■ SOURCE DATA ■
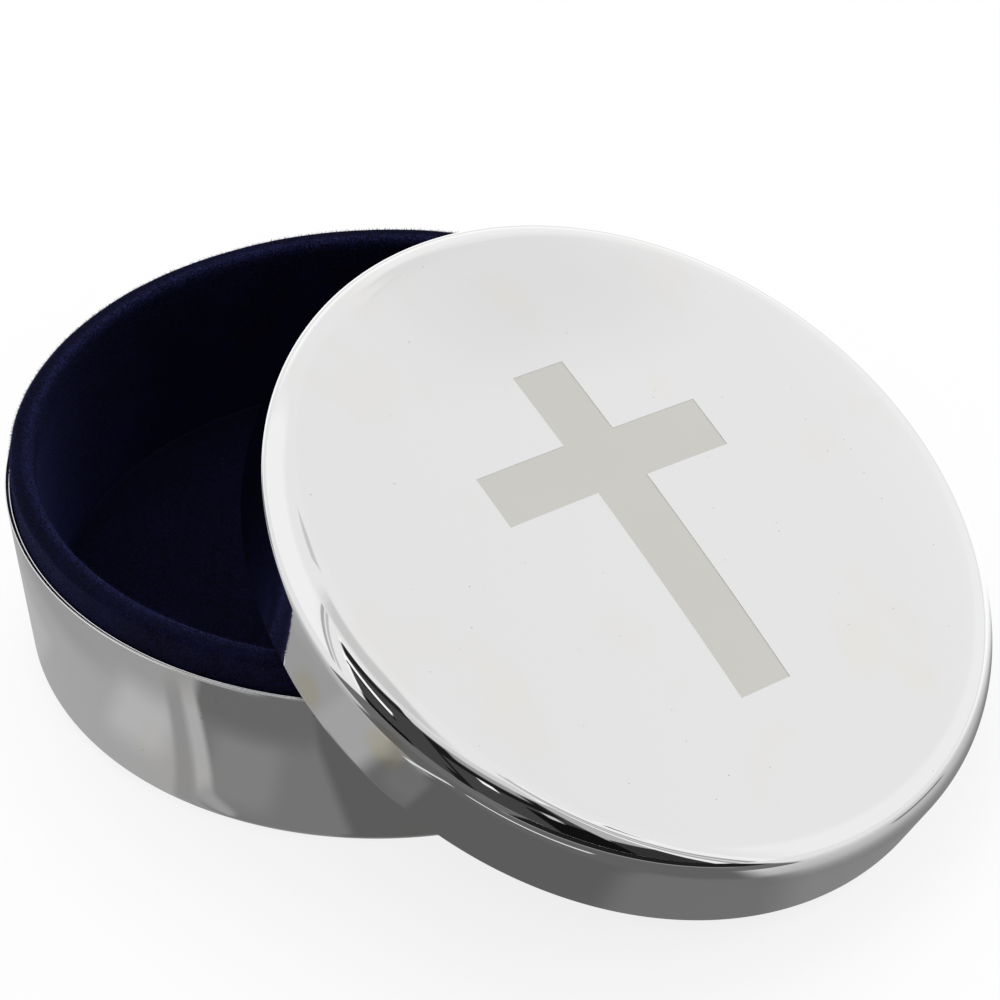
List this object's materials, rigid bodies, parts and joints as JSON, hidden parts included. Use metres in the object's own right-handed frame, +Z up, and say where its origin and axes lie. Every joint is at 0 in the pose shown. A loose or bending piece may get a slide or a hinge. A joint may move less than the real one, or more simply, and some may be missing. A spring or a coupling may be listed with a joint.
{
  "type": "rosary box",
  "caption": "Round metal keepsake box for a rosary: a velvet-lined base, and a lift-off lid with an engraved plain cross that leans on the base's lip.",
  "frame": {"origin": "centre of the base's flat underside, on the surface that the box stands on", "axes": "+Z up, out of the base's open mouth; +X towards the side where the leaning lid stands on the surface; +Y by the right-hand rule"},
  "size_m": [0.1191, 0.088, 0.0466],
  "materials": {
    "plated_metal": "polished",
    "navy_velvet": "matte",
    "grey_card": "matte",
    "white_wadding": "matte"
  },
  "bodies": {
    "base": {"base_shell": "plated_metal", "wall_card_band": "grey_card", "wall_velvet": "navy_velvet", "floor_board": "grey_card", "floor_pad": "white_wadding", "floor_velvet": "navy_velvet"},
    "lid": {"lid_shell": "plated_metal", "lid_board": "grey_card", "lid_velvet": "navy_velvet"}
  },
  "joints": [
    {"name": "lid_lift", "type": "slide", "parent": "base", "child": "lid", "axis": [0.4276, 0, 0.9039], "range_m": [0, 0.06]}
  ]
}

■ DIRECTIONS FOR THIS TASK ■
Each line above is to be repeated exactly.

■ ANSWER FOR THIS EXERCISE ■
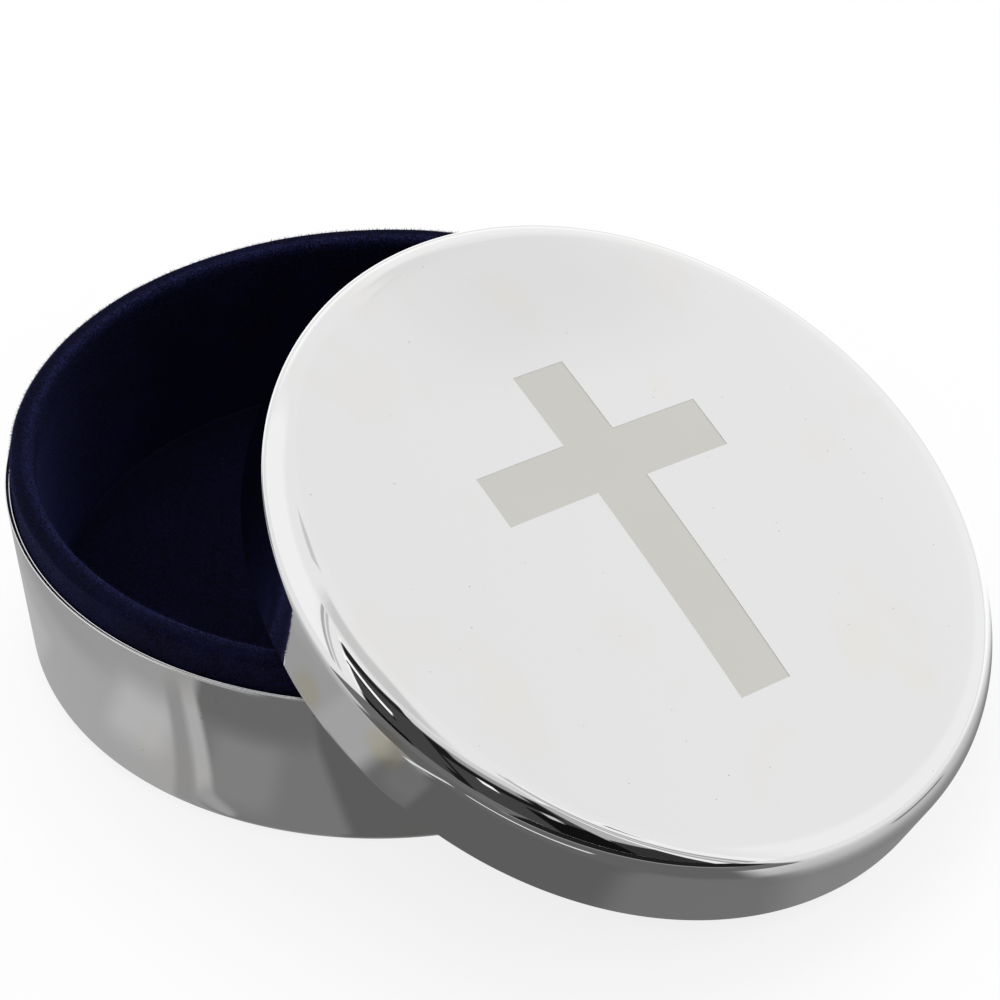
List this object's materials, rigid bodies, parts and joints as JSON, hidden parts included. Use metres in the object's own right-handed frame, +Z up, and say where its origin and axes lie. Every joint is at 0 in the pose shown. A loose or bending piece may get a slide or a hinge. A joint may move less than the real one, or more simply, and some may be missing. A spring or a coupling may be listed with a joint.
{
  "type": "rosary box",
  "caption": "Round metal keepsake box for a rosary: a velvet-lined base, and a lift-off lid with an engraved plain cross that leans on the base's lip.",
  "frame": {"origin": "centre of the base's flat underside, on the surface that the box stands on", "axes": "+Z up, out of the base's open mouth; +X towards the side where the leaning lid stands on the surface; +Y by the right-hand rule"},
  "size_m": [0.1191, 0.088, 0.0466],
  "materials": {
    "plated_metal": "polished",
    "navy_velvet": "matte",
    "grey_card": "matte",
    "white_wadding": "matte"
  },
  "bodies": {
    "base": {"base_shell": "plated_metal", "wall_card_band": "grey_card", "wall_velvet": "navy_velvet", "floor_board": "grey_card", "floor_pad": "white_wadding", "floor_velvet": "navy_velvet"},
    "lid": {"lid_shell": "plated_metal", "lid_board": "grey_card", "lid_velvet": "navy_velvet"}
  },
  "joints": [
    {"name": "lid_lift", "type": "slide", "parent": "base", "child": "lid", "axis": [0.4276, 0, 0.9039], "range_m": [0, 0.06]}
  ]
}